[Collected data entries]
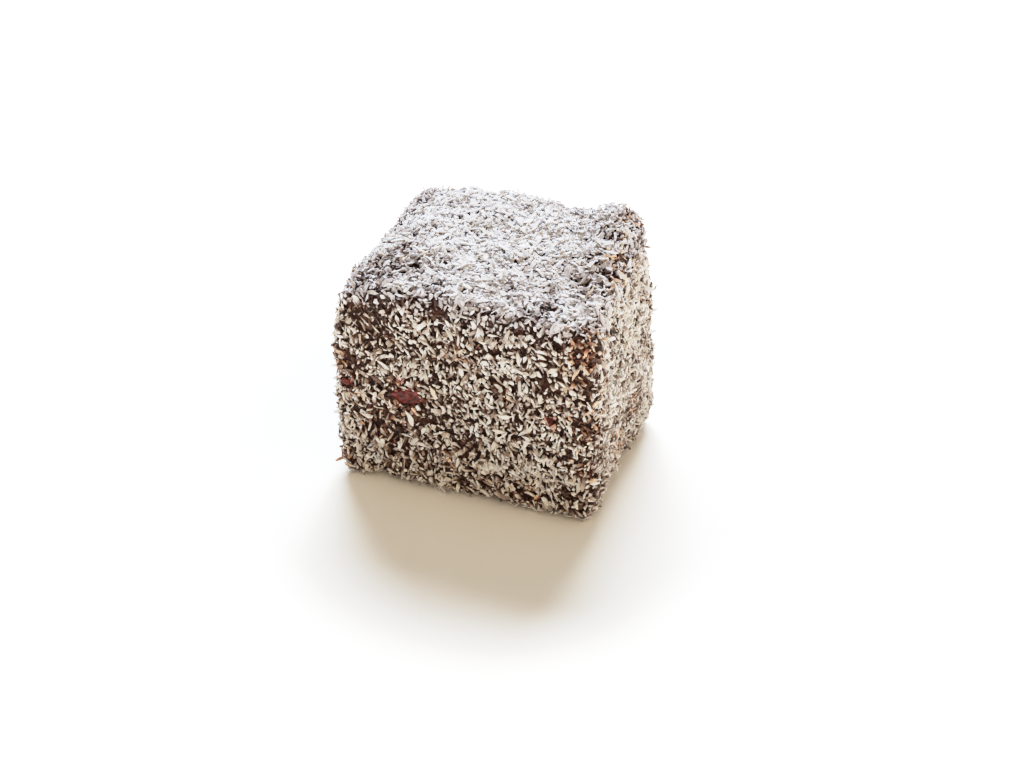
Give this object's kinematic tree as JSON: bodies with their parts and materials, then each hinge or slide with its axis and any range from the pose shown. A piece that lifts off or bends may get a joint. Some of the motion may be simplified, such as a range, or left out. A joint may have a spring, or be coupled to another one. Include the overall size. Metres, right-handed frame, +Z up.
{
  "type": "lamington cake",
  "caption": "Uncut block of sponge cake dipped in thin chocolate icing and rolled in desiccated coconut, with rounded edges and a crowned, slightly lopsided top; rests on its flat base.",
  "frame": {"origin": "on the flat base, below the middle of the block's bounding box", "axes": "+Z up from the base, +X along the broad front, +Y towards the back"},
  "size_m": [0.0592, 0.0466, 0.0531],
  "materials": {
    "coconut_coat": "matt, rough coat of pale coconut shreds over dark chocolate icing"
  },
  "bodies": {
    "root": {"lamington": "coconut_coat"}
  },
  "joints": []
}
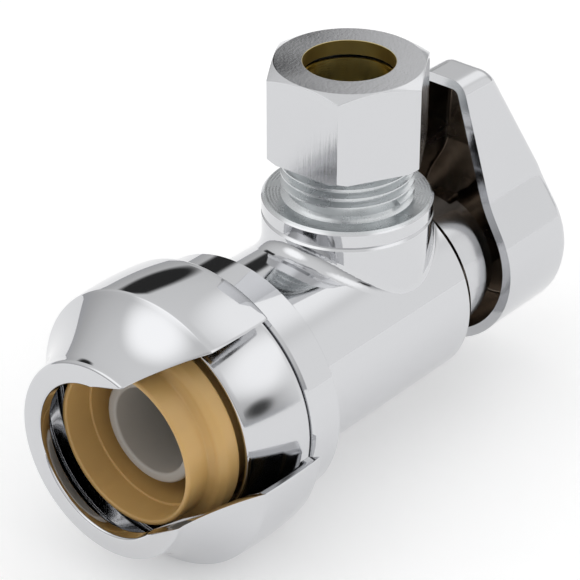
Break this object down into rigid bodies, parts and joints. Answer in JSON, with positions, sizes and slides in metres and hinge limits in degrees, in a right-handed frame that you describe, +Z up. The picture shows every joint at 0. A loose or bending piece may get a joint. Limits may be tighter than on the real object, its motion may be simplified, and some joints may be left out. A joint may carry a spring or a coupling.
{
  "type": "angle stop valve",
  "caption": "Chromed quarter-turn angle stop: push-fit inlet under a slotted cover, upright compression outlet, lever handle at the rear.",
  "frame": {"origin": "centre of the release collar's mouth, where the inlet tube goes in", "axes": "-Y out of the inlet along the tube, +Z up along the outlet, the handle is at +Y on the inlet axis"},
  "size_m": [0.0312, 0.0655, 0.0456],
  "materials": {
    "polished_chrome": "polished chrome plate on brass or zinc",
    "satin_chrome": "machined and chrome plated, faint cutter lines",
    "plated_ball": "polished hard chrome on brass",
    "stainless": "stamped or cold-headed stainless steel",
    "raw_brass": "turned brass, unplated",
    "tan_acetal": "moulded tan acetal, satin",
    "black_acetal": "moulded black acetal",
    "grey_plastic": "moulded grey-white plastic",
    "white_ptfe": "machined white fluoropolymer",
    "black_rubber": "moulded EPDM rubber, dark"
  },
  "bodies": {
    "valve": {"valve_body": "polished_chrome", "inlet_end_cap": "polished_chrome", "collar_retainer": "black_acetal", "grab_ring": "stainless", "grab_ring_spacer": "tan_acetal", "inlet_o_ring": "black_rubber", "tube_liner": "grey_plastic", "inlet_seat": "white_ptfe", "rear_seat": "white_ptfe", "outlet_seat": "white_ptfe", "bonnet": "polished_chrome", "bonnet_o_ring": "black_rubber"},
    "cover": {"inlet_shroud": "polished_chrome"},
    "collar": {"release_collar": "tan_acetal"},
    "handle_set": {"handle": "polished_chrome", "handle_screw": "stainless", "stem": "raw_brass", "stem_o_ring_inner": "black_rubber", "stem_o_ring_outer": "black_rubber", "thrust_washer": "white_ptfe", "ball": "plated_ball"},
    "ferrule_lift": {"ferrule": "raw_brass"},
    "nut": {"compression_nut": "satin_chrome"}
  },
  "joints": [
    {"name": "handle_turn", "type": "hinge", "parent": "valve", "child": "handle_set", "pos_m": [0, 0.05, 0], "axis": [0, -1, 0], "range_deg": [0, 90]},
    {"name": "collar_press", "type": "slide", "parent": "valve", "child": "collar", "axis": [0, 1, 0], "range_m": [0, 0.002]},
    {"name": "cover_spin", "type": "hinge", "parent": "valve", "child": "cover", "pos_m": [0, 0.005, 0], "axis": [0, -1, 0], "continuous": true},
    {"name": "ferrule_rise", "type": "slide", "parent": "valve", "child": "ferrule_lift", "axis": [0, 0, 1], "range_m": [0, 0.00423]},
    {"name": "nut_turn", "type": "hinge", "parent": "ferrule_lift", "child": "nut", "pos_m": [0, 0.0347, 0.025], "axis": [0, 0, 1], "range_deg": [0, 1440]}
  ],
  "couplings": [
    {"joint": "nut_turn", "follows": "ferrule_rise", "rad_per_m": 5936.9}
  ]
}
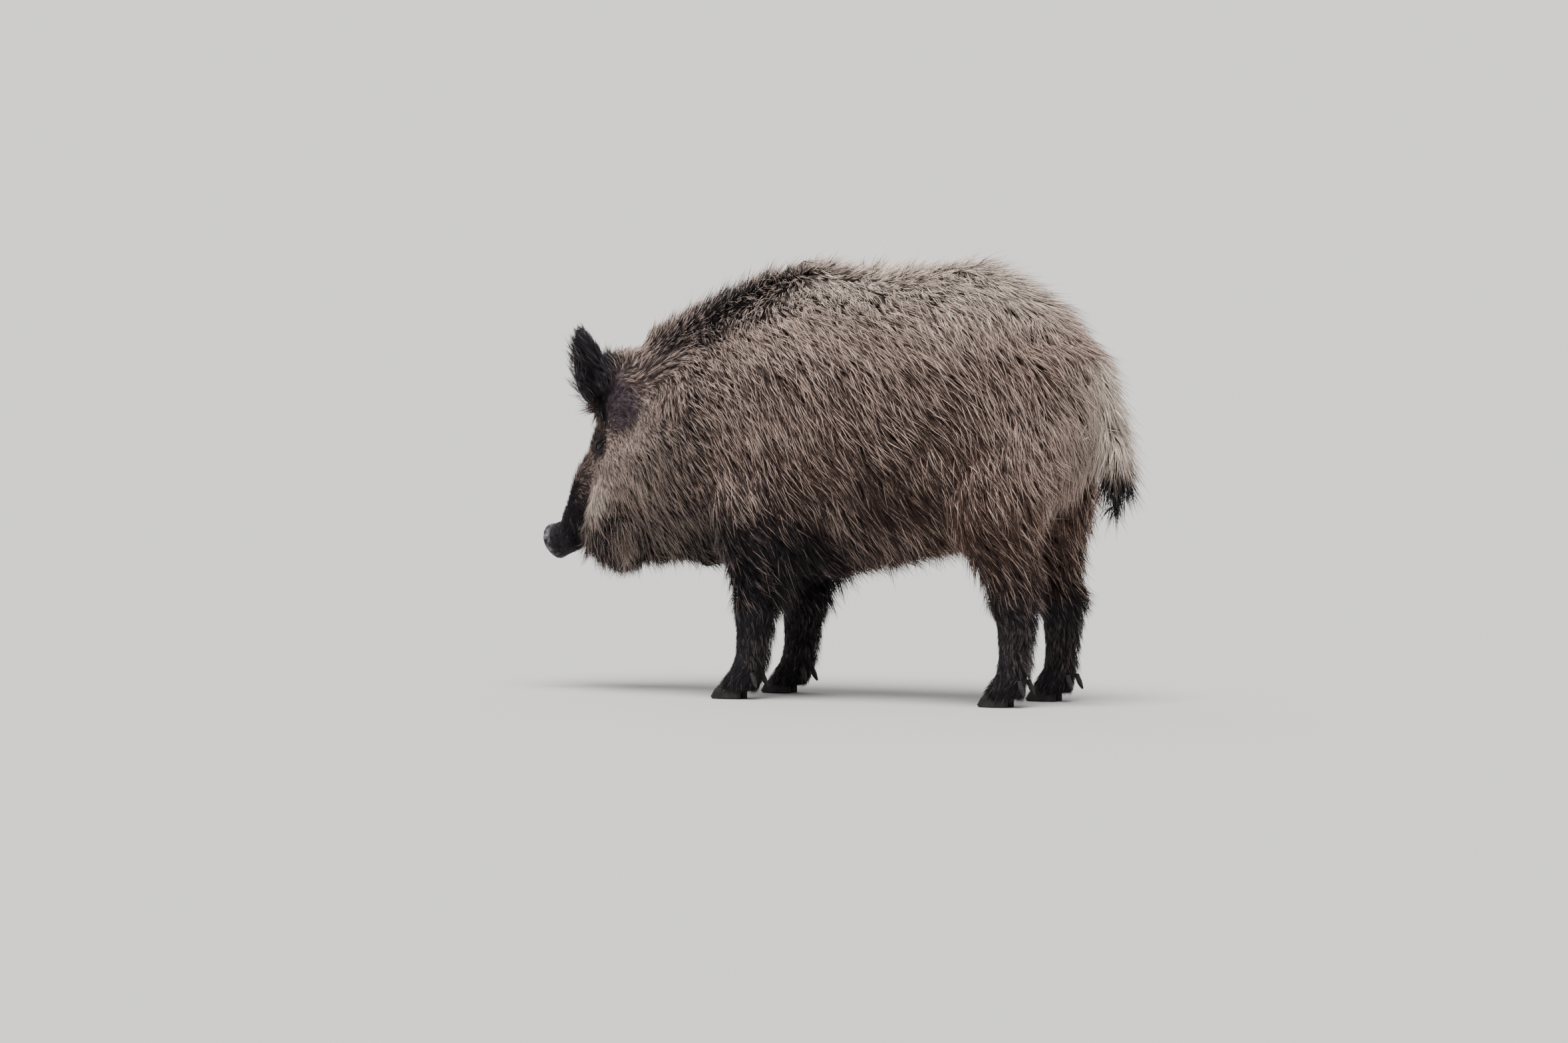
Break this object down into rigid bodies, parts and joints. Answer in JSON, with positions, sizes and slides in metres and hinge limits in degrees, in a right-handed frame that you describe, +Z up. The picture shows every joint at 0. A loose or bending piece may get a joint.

TASK REQUIREMENTS ▸
Go through the records above and set each one down exactly, please.

CORRECT RESPONSE ▸
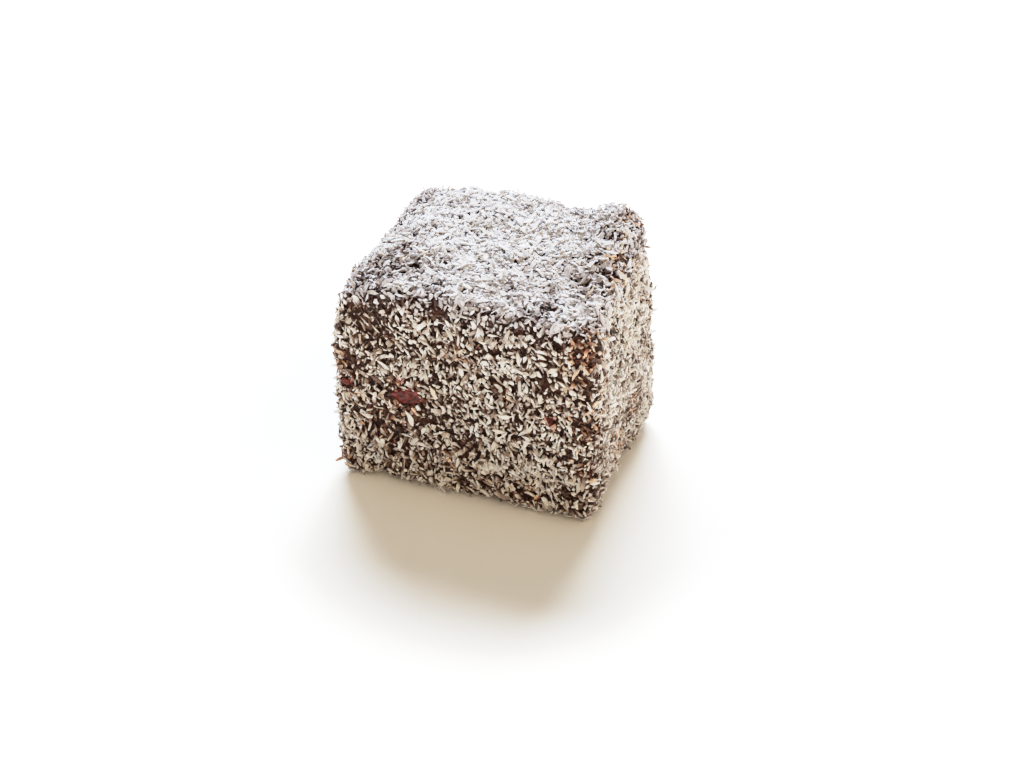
Give this object's kinematic tree as JSON: bodies with their parts and materials, then each hinge or slide with its axis and any range from the pose shown. A piece that lifts off or bends may get a joint. Some of the motion may be simplified, such as a range, or left out. A joint may have a spring, or be coupled to another one. Include the overall size. Metres, right-handed frame, +Z up.
{
  "type": "lamington cake",
  "caption": "Uncut block of sponge cake dipped in thin chocolate icing and rolled in desiccated coconut, with rounded edges and a crowned, slightly lopsided top; rests on its flat base.",
  "frame": {"origin": "on the flat base, below the middle of the block's bounding box", "axes": "+Z up from the base, +X along the broad front, +Y towards the back"},
  "size_m": [0.0592, 0.0466, 0.0531],
  "materials": {
    "coconut_coat": "matt, rough coat of pale coconut shreds over dark chocolate icing"
  },
  "bodies": {
    "root": {"lamington": "coconut_coat"}
  },
  "joints": []
}
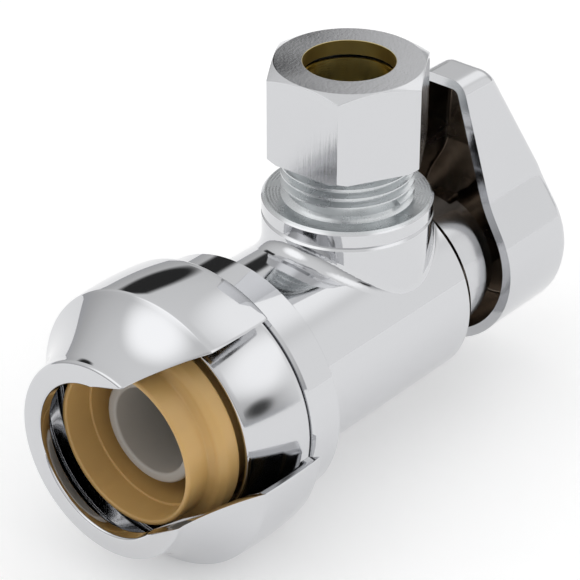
Break this object down into rigid bodies, parts and joints. Answer in JSON, with positions, sizes and slides in metres and hinge limits in degrees, in a right-handed frame that you describe, +Z up. The picture shows every joint at 0. A loose or bending piece may get a joint. Limits may be tighter than on the real object, its motion may be simplified, and some joints may be left out. A joint may carry a spring or a coupling.
{
  "type": "angle stop valve",
  "caption": "Chromed quarter-turn angle stop: push-fit inlet under a slotted cover, upright compression outlet, lever handle at the rear.",
  "frame": {"origin": "centre of the release collar's mouth, where the inlet tube goes in", "axes": "-Y out of the inlet along the tube, +Z up along the outlet, the handle is at +Y on the inlet axis"},
  "size_m": [0.0312, 0.0655, 0.0456],
  "materials": {
    "polished_chrome": "polished chrome plate on brass or zinc",
    "satin_chrome": "machined and chrome plated, faint cutter lines",
    "plated_ball": "polished hard chrome on brass",
    "stainless": "stamped or cold-headed stainless steel",
    "raw_brass": "turned brass, unplated",
    "tan_acetal": "moulded tan acetal, satin",
    "black_acetal": "moulded black acetal",
    "grey_plastic": "moulded grey-white plastic",
    "white_ptfe": "machined white fluoropolymer",
    "black_rubber": "moulded EPDM rubber, dark"
  },
  "bodies": {
    "valve": {"valve_body": "polished_chrome", "inlet_end_cap": "polished_chrome", "collar_retainer": "black_acetal", "grab_ring": "stainless", "grab_ring_spacer": "tan_acetal", "inlet_o_ring": "black_rubber", "tube_liner": "grey_plastic", "inlet_seat": "white_ptfe", "rear_seat": "white_ptfe", "outlet_seat": "white_ptfe", "bonnet": "polished_chrome", "bonnet_o_ring": "black_rubber"},
    "cover": {"inlet_shroud": "polished_chrome"},
    "collar": {"release_collar": "tan_acetal"},
    "handle_set": {"handle": "polished_chrome", "handle_screw": "stainless", "stem": "raw_brass", "stem_o_ring_inner": "black_rubber", "stem_o_ring_outer": "black_rubber", "thrust_washer": "white_ptfe", "ball": "plated_ball"},
    "ferrule_lift": {"ferrule": "raw_brass"},
    "nut": {"compression_nut": "satin_chrome"}
  },
  "joints": [
    {"name": "handle_turn", "type": "hinge", "parent": "valve", "child": "handle_set", "pos_m": [0, 0.05, 0], "axis": [0, -1, 0], "range_deg": [0, 90]},
    {"name": "collar_press", "type": "slide", "parent": "valve", "child": "collar", "axis": [0, 1, 0], "range_m": [0, 0.002]},
    {"name": "cover_spin", "type": "hinge", "parent": "valve", "child": "cover", "pos_m": [0, 0.005, 0], "axis": [0, -1, 0], "continuous": true},
    {"name": "ferrule_rise", "type": "slide", "parent": "valve", "child": "ferrule_lift", "axis": [0, 0, 1], "range_m": [0, 0.00423]},
    {"name": "nut_turn", "type": "hinge", "parent": "ferrule_lift", "child": "nut", "pos_m": [0, 0.0347, 0.025], "axis": [0, 0, 1], "range_deg": [0, 1440]}
  ],
  "couplings": [
    {"joint": "nut_turn", "follows": "ferrule_rise", "rad_per_m": 5936.9}
  ]
}
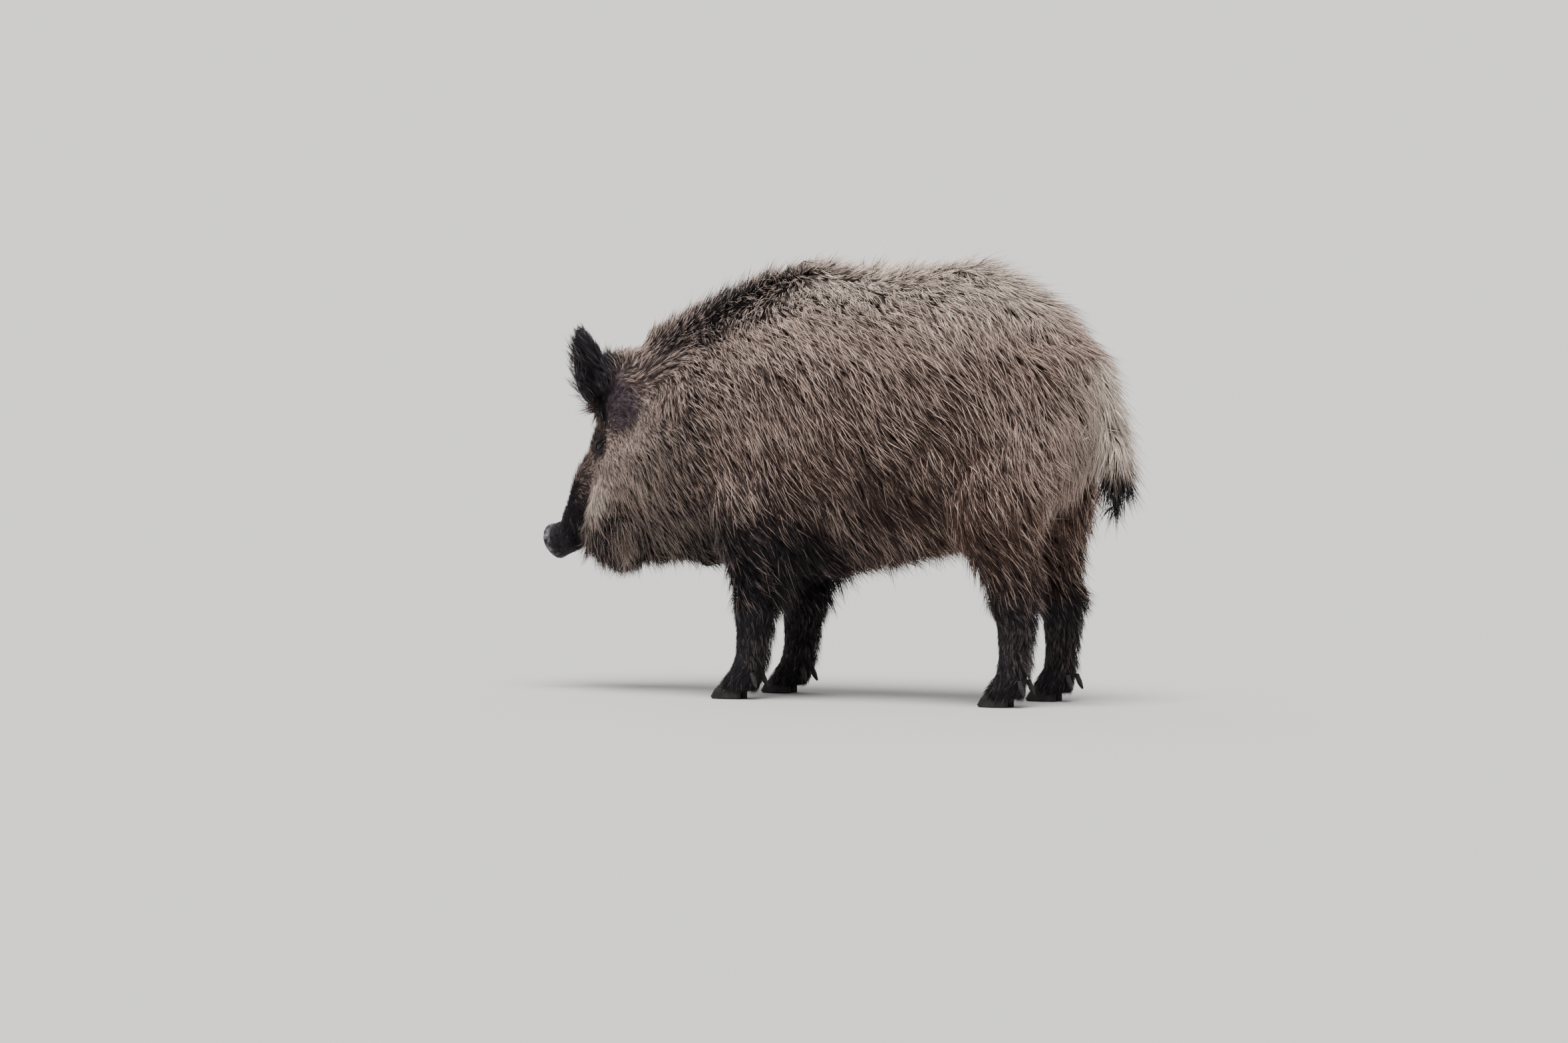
Break this object down into rigid bodies, parts and joints. Answer in JSON, with positions, sizes and slides in metres and hinge limits in degrees, in a right-handed frame that you describe, +Z up. The picture shows every joint at 0. A loose or bending piece may get a joint.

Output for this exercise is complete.